Cuando se votó en Argentina solo habían pasado tres días desde que el alquimista Pedro Sánchez había convertido su derrota de julio en las urnas en el oro de su investidura como jefe de un nuevo gobierno de coalición. La reacción inmediata de la derecha española fue la de un mal perdedor. Massa, en cambio, eligió la difícil opción de presentarse como un buen perdedor. Llegada la hora de la verdad, respetó la Constitución. Se comportó como un adulto.
La derecha española ahí sigue hoy, fiel al manual del infantil Donald Trump: niños jugando con fuego, exaltados sin razón. Con la astucia y perseverancia que lo caracteriza, Sánchez armó su heterodoxa alianza y ahora repite como jefe de Gobierno siguiendo las reglas del juego. Game over. Pero la derecha, el Partido Popular y su engendro frankensteiniano, Vox, no lo quieren ni creer ni aceptar. Sentados en sus sillitas altas, patalean. “¡No me gusta, no me gusta, no me gusta!”. Y tiran papilla al suelo.
Los candidatos perdedores en Argentina y Liberia, Massa y Weah, han dado una lección
Desafortunadamente, la metáfora solo sirve hasta cierto punto. En la vida real se presentan peligros más graves que el mal rato que un bebé haría pasar a mamá y papá.
Esta semana vi en directo aquí en las afueras de Barcelona un ejemplo de la campaña nacional de rechazo al nuevo Gobierno: un autobús en cuyos costados habían montado una foto de Sánchez luciendo un bigote hitleriano, vestido con un uniforme nazi. Leí tres mensajes, en letras grandes: “¡Sánchez dictador!” “¡Sánchez traidor!” y, jugando con las siglas del PSOE, “¡Partido Sánchez Odia España!”.
Es obvio quiénes son los que más se aproximan a las tropas de asalto de Hitler de principios de los años treinta. Estas consignas invitan no solo al odio, sino a la violencia. Si se acepta la premisa de que “Adolf” Sánchez ha tomado el poder en “un golpe de Estado”, como no dejan de clamar muchos políticos de derecha, entonces lo lógico, lo valiente y lo moral sería recurrir a las armas en defensa de la democracia. No es que ni yo ni nadie prevea, espero, un alzamiento a lo Franco en 1936, pero solo se requiere que un par de locos se tomen literalmente estos mensajes para que se cometa un atentado contra Sánchez o uno de sus supuestos cómplices “golpistas”. Sorprendería que no se hubiesen fortalecido las medidas de seguridad suyas y las de los integrantes más visibles de su alianza electoral.
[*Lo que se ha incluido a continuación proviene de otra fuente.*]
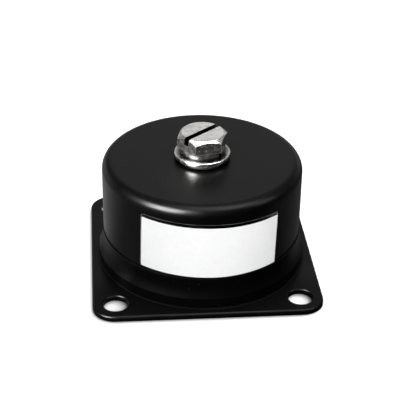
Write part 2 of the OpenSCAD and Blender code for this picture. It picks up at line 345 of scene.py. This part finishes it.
def clear_film():
    """Glossy clear plastic: mostly see-through, with a mirror-like skin."""
    material = bpy.data.materials.new("clear_film")
    material.use_nodes = True
    tree = material.node_tree
    tree.nodes.clear()
    out = add(tree, "ShaderNodeOutputMaterial")
    through = add(tree, "ShaderNodeBsdfTransparent", Color=(0.93, 0.93, 0.93, 1))
    skin = add(tree, "ShaderNodeBsdfGlossy", Color=(1, 1, 1, 1))
    rough = ramp(tree, noise(tree, 3.0, detail=3.0), [(0.3, 0.16), (0.7, 0.24)])
    tree.links.new(rough, skin.inputs["Roughness"])
    share = add(tree, "ShaderNodeFresnel", IOR=FILM_IOR)
    both = mix_shaders(tree, share.outputs[0], through.outputs[0], skin.outputs[0])
    tree.links.new(both, out.inputs["Surface"])
    return material


def film_edge():
    """Cut edge of the clear film, which scatters light and so looks greyish."""
    material, tree, shader = node_material("film_edge")
    tint = ramp(tree, noise(tree, 1.5, detail=3.0), [(0.35, (0.22, 0.22, 0.22)), (0.65, (0.50, 0.50, 0.50))])
    tree.links.new(tint, shader.inputs["Base Color"])
    shader.inputs["Roughness"].default_value = 0.5
    shader.inputs["Specular IOR Level"].default_value = 0.05
    return material


def give(material, *nodes):
    """Puts a material on carried-over CAD nodes."""
    for name in nodes:
        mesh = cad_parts[name].data
        mesh.materials.clear()
        mesh.materials.append(material)


give(black_paint(), "housing", "base_plate")
give(plated_steel("plated_steel", BRIGHT_TINTS, BRIGHT_ROUGH), "flat_washer", "bolt")
give(plated_steel("plated_steel_dull", DULL_TINTS, DULL_ROUGH), "spring_washer")
give(raw_steel(), "outer_ring", "core", "limit_washer")
give(rubber(), "rubber_element", "top_buffer", "bottom_buffer")


def bevel(piece, width):
    """Small rounding along a piece's sharp edges."""
    modifier = piece.modifiers.new("edges", "BEVEL")
    modifier.width = width
    modifier.segments = EDGE_SEGMENTS
    modifier.limit_method = "ANGLE"
    modifier.angle_limit = math.radians(EDGE_ANGLE)
    modifier.harden_normals = False


for name, width in EDGE_ROUNDING.items():
    bevel(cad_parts[name], width)

WALL_RADIUS = -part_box("label")[0].y - LABEL_SKIN


def sheet_point(x, y, width, height, corner, radius):
    """Point of a flat rounded rectangle, leaned by the label's tilt and bent round the wall at a radius."""
    over_x = max(abs(x) - (width / 2 - corner), 0)
    over_y = max(abs(y) - (height / 2 - corner), 0)
    reach = math.hypot(over_x, over_y)
    if over_x > 0 and over_y > 0 and reach > corner:
        x -= math.copysign(over_x * (1 - corner / reach), x)
        y -= math.copysign(over_y * (1 - corner / reach), y)
    turn = math.radians(LABEL_TILT)
    along = x * math.cos(turn) + y * math.sin(turn)
    up = -x * math.sin(turn) + y * math.cos(turn)
    angle = (along + LABEL_SIDE) / WALL_RADIUS
    return radius * math.sin(angle), -radius * math.cos(angle), LABEL_LOW + height / 2 + up


def wrapped_sheet(name, width, height, lift, thick, corner, face_material, edge_material=None):
    """A thin rounded rectangle bent round the cup's front wall, its underside lift above the wall."""
    rows, columns = SHEET_ROWS, SHEET_COLUMNS
    vertices, faces = [], []
    for radius in (WALL_RADIUS + lift, WALL_RADIUS + lift + thick):
        for i in range(rows + 1):
            for j in range(columns + 1):
                x, y = (j / columns * 2 - 1) * width / 2, (i / rows * 2 - 1) * height / 2
                vertices.append(sheet_point(x, y, width, height, corner, radius))
    stride = columns + 1
    layer = (rows + 1) * stride
    for i in range(rows):
        for j in range(columns):
            a = i * stride + j
            faces.append((a + layer, a + 1 + layer, a + 1 + stride + layer, a + stride + layer))
            faces.append((a, a + stride, a + stride + 1, a + 1))
    rim = list(range(stride))
    rim += [i * stride + columns for i in range(1, rows + 1)]
    rim += [rows * stride + j for j in range(columns - 1, -1, -1)]
    rim += [i * stride for i in range(rows - 1, 0, -1)]
    for a, b in zip(rim, rim[1:] + rim[:1]):
        faces.append((a, b, b + layer, a + layer))
    mesh = bpy.data.meshes.new(name)
    mesh.from_pydata(vertices, [], faces)
    mesh.update()
    piece = bpy.data.objects.new(name, mesh)
    bpy.context.scene.collection.objects.link(piece)
    mesh.materials.append(face_material)
    if edge_material is not None:
        mesh.materials.append(edge_material)
        for face in mesh.polygons[-len(rim):]:
            face.material_index = 1
    return piece


film = wrapped_sheet("film", LABEL_WIDTH + 2 * FILM_SIDE, LABEL_HEIGHT + FILM_TOP, FILM_LIFT, FILM_THICK,
                     FILM_CORNER, clear_film(), film_edge())
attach(film, HOUSING)
label = wrapped_sheet("label", LABEL_WIDTH, LABEL_HEIGHT, FILM_LIFT + FILM_THICK + FILM_LIFT, LABEL_THICK,
                      LABEL_CORNER, label_paper())
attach(label, HOUSING)
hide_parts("label")


# Studio: white floor and background, and soft lamps
def seen_rays(tree):
    """1 for rays from the camera or off a mirror or through glass, 0 for the rays that light a surface."""
    rays = add(tree, "ShaderNodeLightPath").outputs
    either = combine(tree, "MAXIMUM", rays["Is Camera Ray"], rays["Is Glossy Ray"])
    return combine(tree, "MAXIMUM", either, rays["Is Transmission Ray"])


def show(tree, lighting, mirrored, pictured):
    """One shader for the rays that light a surface, one for mirrors and glass, and one for the camera."""
    light_path = add(tree, "ShaderNodeLightPath")
    seen = mix_shaders(tree, light_path.outputs["Is Camera Ray"], mirrored, pictured)
    return mix_shaders(tree, seen_rays(tree), lighting, seen)


def direction(azimuth, elevation):
    """Unit vector towards an azimuth (from the front, to the right) and an elevation, in degrees."""
    a, e = math.radians(azimuth), math.radians(elevation)
    return Vector((math.sin(a) * math.cos(e), -math.cos(a) * math.cos(e), math.sin(e)))


def sides(tree, socket, tones):
    """Tone by level direction: the sum of soft lobes, each (azimuth, half width, tone)."""
    level = add(tree, "ShaderNodeVectorMath", operation="MULTIPLY")
    level.inputs[1].default_value = (1, 1, 0)
    unit = add(tree, "ShaderNodeVectorMath", operation="NORMALIZE")
    tree.links.new(socket, level.inputs[0])
    tree.links.new(level.outputs["Vector"], unit.inputs[0])
    total = None
    for azimuth, half, tone in tones:
        dot = add(tree, "ShaderNodeVectorMath", operation="DOT_PRODUCT")
        dot.inputs[1].default_value = direction(azimuth, 0)
        tree.links.new(unit.outputs["Vector"], dot.inputs[0])
        lobe = add(tree, "ShaderNodeMapRange", interpolation_type="SMOOTHERSTEP", To_Min=0.0, To_Max=tone)
        lobe.inputs["From Min"].default_value = math.cos(math.radians(2 * half))
        lobe.inputs["From Max"].default_value = 1.0
        tree.links.new(dot.outputs["Value"], lobe.inputs["Value"])
        total = lobe.outputs[0] if total is None else combine(tree, "ADD", total, lobe.outputs[0])
    return total


def build_world():
    """White for the camera; mirrors see a room that is grey behind the part and dark in front of it."""
    world = bpy.data.worlds.new("studio")
    bpy.context.scene.world = world
    world.use_nodes = True
    tree = world.node_tree
    tree.nodes.clear()
    out = add(tree, "ShaderNodeOutputWorld")
    lit = add(tree, "ShaderNodeBackground", Color=(1, 1, 1, 1), Strength=WORLD_LIGHT)
    backdrop = add(tree, "ShaderNodeBackground", Color=(1, 1, 1, 1), Strength=1.0)
    room = add(tree, "ShaderNodeBackground", Color=(1, 1, 1, 1))
    place = add(tree, "ShaderNodeTexCoord")
    tree.links.new(sides(tree, place.outputs["Generated"], ROOM_SIDES), room.inputs["Strength"])
    tree.links.new(show(tree, lit.outputs[0], room.outputs[0], backdrop.outputs[0]), out.inputs[0])


build_world()


def open_towards(tree, reach, side):
    """How open the floor is within reach, looking to one side: 0 closed, 1 open."""
    shelter = add(tree, "ShaderNodeAmbientOcclusion", samples=SHELTER_SAMPLES, Distance=reach)
    lean = add(tree, "ShaderNodeCombineXYZ")
    for axis, value in enumerate(Vector(side).normalized()):
        lean.inputs[axis].default_value = value
    tree.links.new(lean.outputs[0], shelter.inputs["Normal"])
    return shelter.outputs["AO"]


def shade_in_holes(tree):
    """1 on the open floor; under the flange, dark where the cup stands between the floor and HOLE_SIDE."""
    place = add(tree, "ShaderNodeTexCoord")
    apart = add(tree, "ShaderNodeVectorMath", operation="ABSOLUTE")
    split = add(tree, "ShaderNodeSeparateXYZ")
    outside = add(tree, "ShaderNodeMath", operation="GREATER_THAN")
    outside.inputs[1].default_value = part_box("housing")[1].x - HOLE_MARGIN
    tree.links.new(place.outputs["Object"], apart.inputs[0])
    tree.links.new(apart.outputs["Vector"], split.inputs[0])
    tree.links.new(combine(tree, "MAXIMUM", split.outputs["X"], split.outputs["Y"]), outside.inputs[0])
    shade = ramp(tree, open_towards(tree, HOLE_REACH, HOLE_SIDE), HOLE_TONE)
    return mix_colour(tree, outside.outputs[0], shade, (1.0, 1.0, 1.0))


def mirrored_floor(tree):
    """The floor as mirrors see it: black near the part, and dark in front of it."""
    place = add(tree, "ShaderNodeTexCoord")
    away = add(tree, "ShaderNodeVectorMath", operation="LENGTH")
    tree.links.new(place.outputs["Object"], away.inputs[0])
    far = add(tree, "ShaderNodeMapRange", interpolation_type="SMOOTHSTEP",
              From_Min=FLOOR_FADE * FLOOR_NEAR, From_Max=FLOOR_NEAR)
    tree.links.new(away.outputs["Value"], far.inputs["Value"])
    mirrored = add(tree, "ShaderNodeEmission", Color=(1, 1, 1, 1))
    tone = combine(tree, "MULTIPLY", sides(tree, place.outputs["Object"], FLOOR_SIDES), far.outputs[0])
    tree.links.new(tone, mirrored.inputs["Strength"])
    return mirrored.outputs[0]


def floor():
    """White floor with a tight contact shadow."""
    mesh = bpy.data.meshes.new("floor")
    corners = [(-1, -1), (1, -1), (1, 1), (-1, 1)]
    mesh.from_pydata([(x * FLOOR_HALF, y * FLOOR_HALF, 0) for x, y in corners], [], [(0, 1, 2, 3)])
    piece = bpy.data.objects.new("floor", mesh)
    bpy.context.scene.collection.objects.link(piece)
    material, tree, shader = node_material("floor")
    shader.inputs["Roughness"].default_value = 0.9
    shader.inputs["Specular IOR Level"].default_value = 0.0
    shadow = ramp(tree, open_towards(tree, CONTACT_REACH, CONTACT_SIDE), CONTACT_TONE)
    contact = multiply(tree, shadow, shade_in_holes(tree))
    white = add(tree, "ShaderNodeRGB")
    white.outputs[0].default_value = (*FLOOR_WHITE, 1)
    tree.links.new(multiply(tree, white.outputs[0], contact), shader.inputs["Base Color"])
    glow = add(tree, "ShaderNodeEmission", Strength=FLOOR_GLOW)
    tree.links.new(contact, glow.inputs["Color"])
    pictured = add(tree, "ShaderNodeAddShader")
    tree.links.new(shader.outputs[0], pictured.inputs[0])
    tree.links.new(glow.outputs[0], pictured.inputs[1])
    shown = show(tree, shader.outputs[0], mirrored_floor(tree), pictured.outputs[0])
    tree.links.new(shown, tree.nodes["Material Output"].inputs["Surface"])
    mesh.materials.append(material)


floor()


def soft_lamp(name, azimuth, elevation, distance_mm, size_mm, radiance, in_mirrors):
    """Area lamp that faces the part from a direction; only mirrors see it, or only matte surfaces."""
    data = bpy.data.lights.new(name, "AREA")
    data.shape = "RECTANGLE"
    data.size, data.size_y = (s * MM for s in size_mm)
    data.energy = radiance * math.pi * data.size * data.size_y
    lamp = bpy.data.objects.new(name, data)
    bpy.context.scene.collection.objects.link(lamp)
    away = direction(azimuth, elevation)
    lamp.location = away * distance_mm * MM + Vector((0, 0, AIM_HEIGHT))
    lamp.rotation_mode = "QUATERNION"
    lamp.rotation_quaternion = (-away).to_track_quat("-Z", "Y")
    lamp.visible_diffuse = not in_mirrors
    lamp.visible_glossy = in_mirrors


for name, azimuth, elevation, wide, high, radiance in MIRROR_LAMPS:
    soft_lamp(name, azimuth, elevation, MIRROR_DISTANCE, (wide, high), radiance, True)
for name, azimuth, elevation, wide, high, radiance in MATTE_LAMPS:
    soft_lamp(name, azimuth, elevation, MATTE_DISTANCE, (wide, high), radiance, False)


def photo_camera():
    """Camera at the photograph's viewing angle."""
    azimuth, roll = math.radians(CAMERA_AZIMUTH), math.radians(CAMERA_ROLL)
    centre = Vector((0, 0, AIM_HEIGHT))
    eye = centre + direction(CAMERA_AZIMUTH, CAMERA_ELEVATION) * CAMERA_DISTANCE
    side = Vector((math.cos(azimuth), math.sin(azimuth), 0))
    target = centre + side * AIM_SIDE + Vector((0, 0, AIM_UP))
    forward = (target - eye).normalized()
    right = forward.cross(Vector((0, 0, 1))).normalized()
    up = right.cross(forward)
    right, up = math.cos(roll) * right + math.sin(roll) * up, math.cos(roll) * up - math.sin(roll) * right
    data = bpy.data.cameras.new("photo")
    data.lens, data.sensor_width = LENS, SENSOR_WIDTH
    data.shift_x, data.shift_y = LENS_SHIFT
    camera = bpy.data.objects.new("photo", data)
    camera.matrix_world = Matrix.Translation(eye) @ Matrix((right, up, -forward)).transposed().to_4x4()
    bpy.context.scene.collection.objects.link(camera)
    bpy.context.scene.camera = camera


photo_camera()
bpy.context.scene.view_settings.view_transform = "Standard"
¿Por qué juegan con fuego la derecha española y la de Estados Unidos, donde llevan tiempo hablando de una posible guerra civil? Porque se dan el lujo de creer que pueden, ya que son países prósperos donde demasiados dan por hecho que la democracia es el estado natural de las cosas, no algo que se debe proteger. Liberia, en cambio, viene de un pasado reciente de tiranías y guerra civil y han aprendido allá a valorar la paz y las libertades democráticas. En Argentina parece que también. El recuerdo no es tan lejano de un golpe de Estado de verdad.
Sumando ironías, el presidente electo Milei es representado por varios medios de comunicación en España, EE.UU. y otros países como si él fuera Hitler, como si los argentinos hubiesen dado un giro electoral hacia el fascismo. Es cierto que Milei se presta a la caricatura, pero también es cierto que el enfant terrible está aprendiendo a pasos acelerados que gobernar es cosa de gente mayor.
El PP y su engendro frankensteiniano, Vox, no quieren ni creer ni aceptar la victoria de Sánchez
Hubiera resultado increíble hace apenas un mes que Milei hubiera respondido a una llamada del papa Francisco, como hizo esta semana, refiriéndose a él como “Su Santidad” e invitándolo a una visita oficial a su país. Antes lo había descrito como un “imbécil comunista”. El presidente electo va entendiendo que no tiene más remedio que moderar su retórica y colocar adultos a su lado, como el expresidente Mauricio Macri, el flamante cardenal Richelieu de la política argentina.
Está de moda en el resto del mundo decir que hay que llorar por Argentina. Bueno, el tiempo dirá. Pero hoy por hoy hay más motivos para llorar en las supuestamente maduras democracias de España y Estados Unidos.